4.             En conclusion, le recours sera partiellement admis, en tant que doit être constaté un déni de justice, et rejeté pour le surplus, dans la mesure de sa recevabilité.

5.             L'admission partielle du recours ne donnera pas lieu à la perception de frais (art. 428 al. 1 CPP).

6.             L'activité de Me B______, curatrice de la recourante, sera indemnisée par l'autorité qui l'a nommée (art.  4, 6 et 10 du Règlement fixant la rémunération des curateurs [RRC; E 1.05.16]; ACPR/374/2025 du 16 mai 2025 consid. 4; ACPR/762/2021 du 10 novembre 2021 consid. 5).

* * * * *


 

 

PAR CES MOTIFS,
LA COUR :

 

Admet partiellement le recours.

Constate un déni de justice, en tant que le Ministère public a omis de statuer sur la demande de A______ tendant à la convocation d'une audience de confrontation, et invite cette autorité, d'ici au 15 septembre 2025, à fixer celle-ci dans le courant de l'automne 2025.
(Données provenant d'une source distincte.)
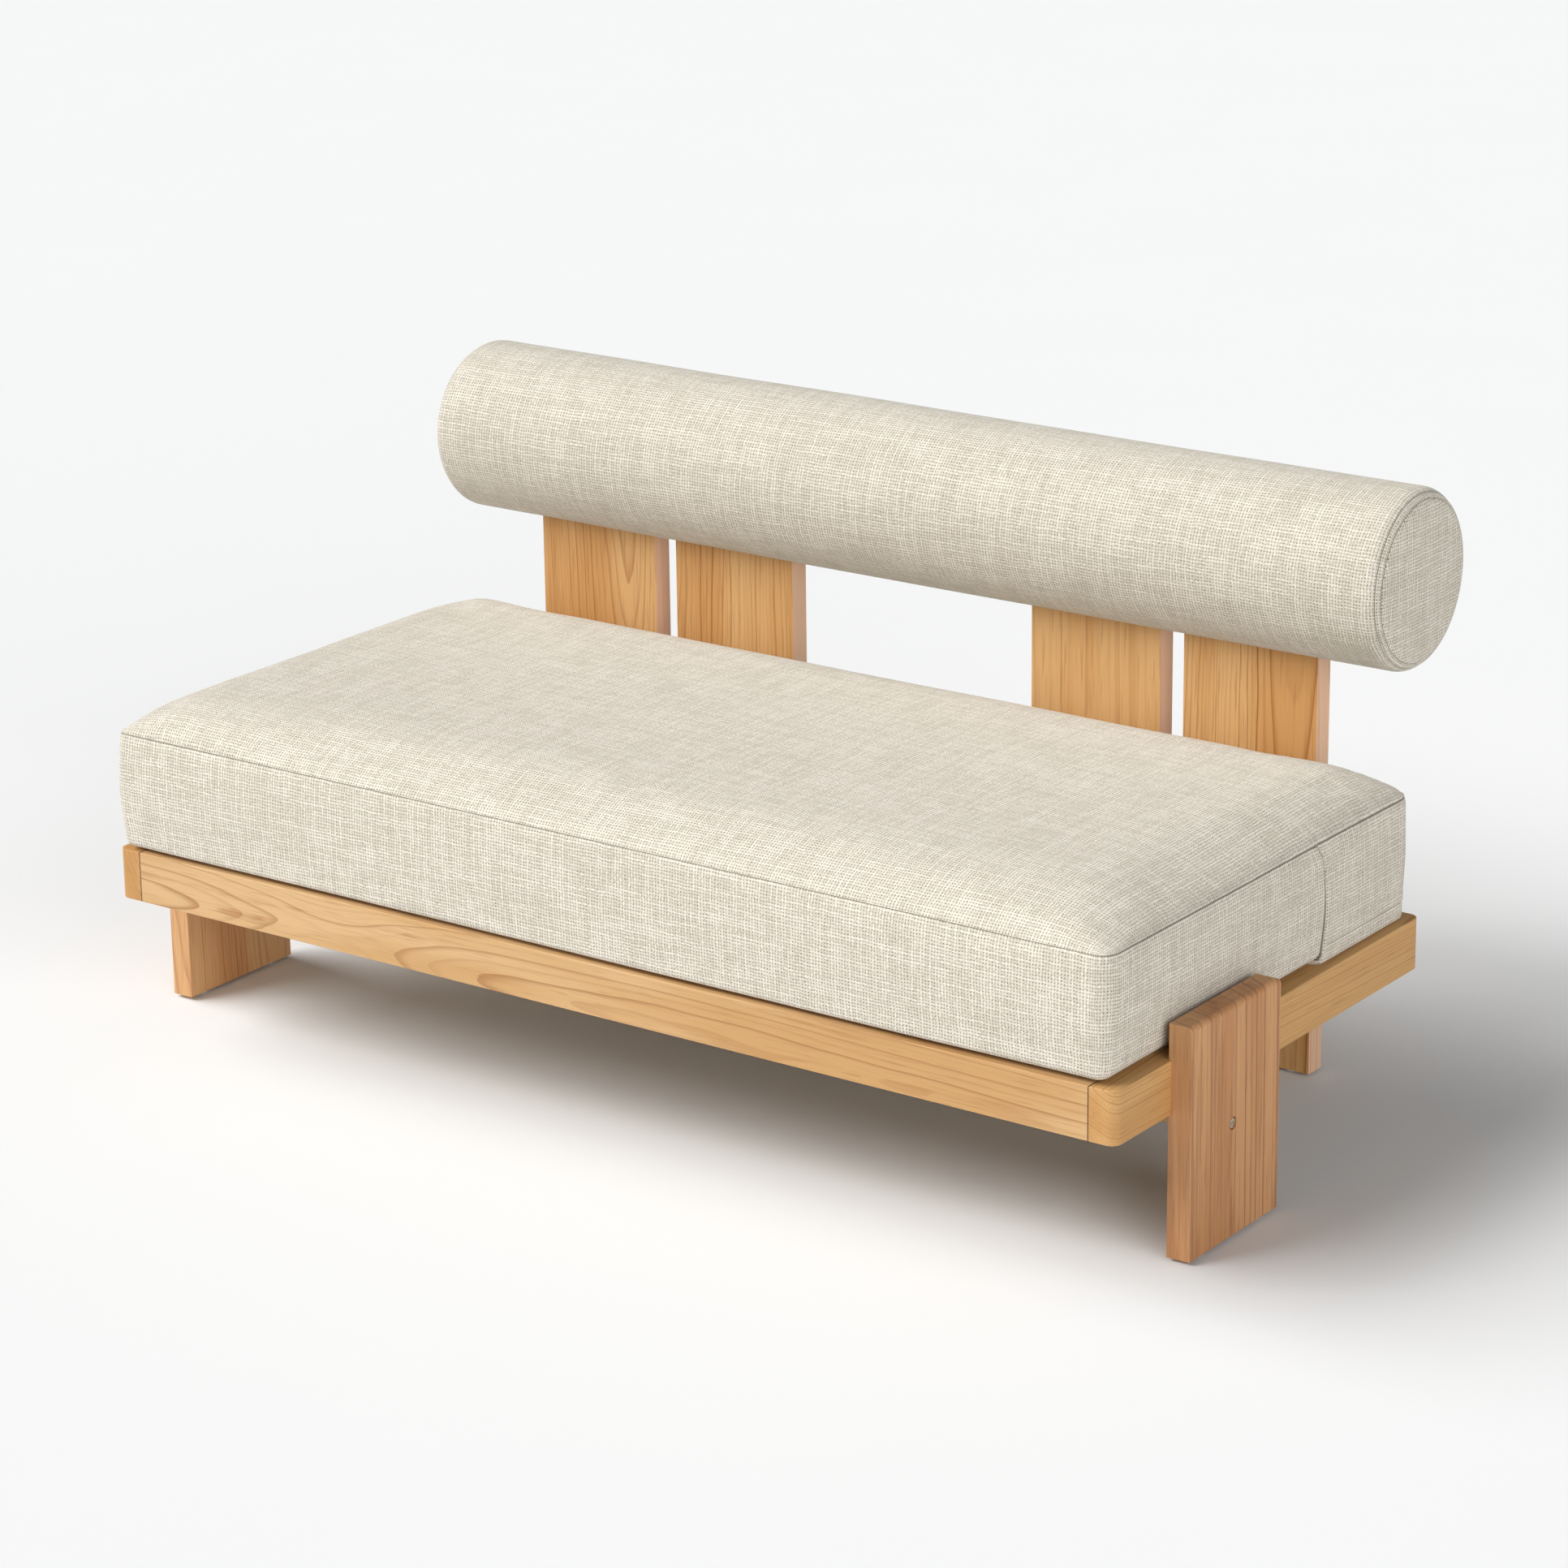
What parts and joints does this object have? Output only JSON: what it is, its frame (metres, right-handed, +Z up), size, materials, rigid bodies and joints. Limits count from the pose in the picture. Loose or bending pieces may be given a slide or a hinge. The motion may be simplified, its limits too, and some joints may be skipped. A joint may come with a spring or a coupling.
{
  "type": "daybed",
  "caption": "Low timber daybed with a slatted base, a thick loose seat cushion and a long round bolster standing on wide back posts that run down to the floor.",
  "frame": {"origin": "on the floor, at the middle of the overall length and depth", "axes": "+X along the length, to the right as seen from the front; +Y from the front to the back; +Z up"},
  "size_m": [1.658, 0.8988, 0.82],
  "materials": {
    "wood_rail": "oiled",
    "wood_leg": "oiled",
    "wood_post": "oiled",
    "wood_base": "sanded, oiled",
    "wood_peg": "sanded",
    "cover_fabric": "heavy plain weave",
    "foam": "cut foam",
    "zip_tape": "woven tape with moulded teeth",
    "zip_metal": "satin",
    "bolt_nickel": "satin nickel",
    "screw_zinc": "zinc plated",
    "bracket_zinc": "zinc plated",
    "nylon": "moulded nylon"
  },
  "bodies": {
    "frame": {"back_post_1": "wood_post", "back_post_2": "wood_post", "back_post_3": "wood_post", "back_post_4": "wood_post", "bolster_pegs": "wood_peg", "bracket_screws": "screw_zinc", "corner_bracket_front_left": "bracket_zinc", "corner_bracket_front_right": "bracket_zinc", "corner_bracket_rear_left": "bracket_zinc", "corner_bracket_rear_right": "bracket_zinc", "end_rail_left": "wood_rail", "end_rail_right": "wood_rail", "front_glides": "nylon", "front_ledger": "wood_base", "front_leg_left": "wood_leg", "front_leg_right": "wood_leg", "front_rail": "wood_rail", "front_stretcher": "wood_base", "ledger_screws": "screw_zinc", "leg_barrel_nuts": "screw_zinc", "leg_bolts": "bolt_nickel", "leg_screws": "screw_zinc", "post_bolts": "bolt_nickel", "post_inserts": "screw_zinc", "rail_dowels": "wood_peg", "rear_glides": "nylon", "rear_ledger": "wood_base", "rear_rail": "wood_rail", "slat_01": "wood_base", "slat_02": "wood_base", "slat_03": "wood_base", "slat_04": "wood_base", "slat_05": "wood_base", "slat_06": "wood_base", "slat_07": "wood_base", "slat_08": "wood_base", "slat_09": "wood_base", "slat_10": "wood_base", "slat_11": "wood_base", "slat_12": "wood_base", "slat_screws": "screw_zinc", "stretcher_dowels": "wood_peg"},
    "seat_cushion": {"cushion_cover": "cover_fabric", "cushion_foam": "foam", "cushion_zip": "zip_tape"},
    "bolster": {"bolster_cover": "cover_fabric", "bolster_foam": "foam", "bolster_spine": "wood_base", "bolster_zip": "zip_tape"},
    "cushion_zip_slider": {"cushion_zip_slider": "zip_metal"},
    "cushion_zip_pull": {"cushion_zip_pull": "zip_metal"},
    "bolster_zip_slider": {"bolster_zip_slider": "zip_metal"},
    "bolster_zip_pull": {"bolster_zip_pull": "zip_metal"}
  },
  "joints": [
    {"name": "cushion_lift", "type": "slide", "parent": "frame", "child": "seat_cushion", "axis": [0, 0, 1], "range_m": [0, 0.1]},
    {"name": "bolster_lift", "type": "slide", "parent": "frame", "child": "bolster", "axis": [0, 0, 1], "range_m": [0, 0.16]},
    {"name": "cushion_zip_slide", "type": "slide", "parent": "seat_cushion", "child": "cushion_zip_slider", "axis": [-1, 0, 0], "range_m": [0, 1.4]},
    {"name": "cushion_zip_pull_turn", "type": "hinge", "parent": "cushion_zip_slider", "child": "cushion_zip_pull", "pos_m": [0.7, 0.2864, 0.287], "axis": [0, 0, 1], "range_deg": [0, 175]},
    {"name": "bolster_zip_slide", "type": "slide", "parent": "bolster", "child": "bolster_zip_slider", "axis": [-1, 0, 0], "range_m": [0, 1.3]},
    {"name": "bolster_zip_pull_turn", "type": "hinge", "parent": "bolster_zip_slider", "child": "bolster_zip_pull", "pos_m": [0.65, 0.3917, 0.5909], "axis": [0, 0.866, 0.5], "range_deg": [-85, 85]}
  ]
}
Rejette le recours pour le surplus, dans la mesure de sa recevabilité.

Laisse les frais de la procédure de recours à la charge de l'État.

Notifie le présent arrêt, en copie, à la recourante, soit pour elle sa curatrice, et au Ministère public.

Siégeant :

Madame Daniela CHIABUDINI, présidente; Madame Catherine GAVIN et Monsieur Vincent DELALOYE, juges; Madame Arbenita VESELI, greffière.

 

La greffière :

Arbenita VESELI

 

La présidente :

Daniela CHIABUDINI

 

 

 

 

 

 

 

 

 

 

 

 

 

 

Voie de recours :

 

Le Tribunal fédéral connaît, comme juridiction ordinaire de recours, des recours en matière pénale au sens de l'art. 78 de la loi sur le Tribunal fédéral du 17 juin 2005 (LTF; RS 173.110); la qualité et les autres conditions pour interjeter recours sont déterminées par les art. 78 à 81 et 90 ss LTF. Le recours doit être formé dans les trente jours qui suivent la notification de l'expédition complète de l'arrêt attaqué.

 

Le recours doit être adressé au Tribunal fédéral, 1000 Lausanne 14. Les mémoires doivent être remis au plus tard le dernier jour du délai, soit au Tribunal fédéral soit, à l'attention de ce dernier, à La Poste Suisse ou à une représentation diplomatique ou consulaire suisse (art. 48 al. 1 LTF).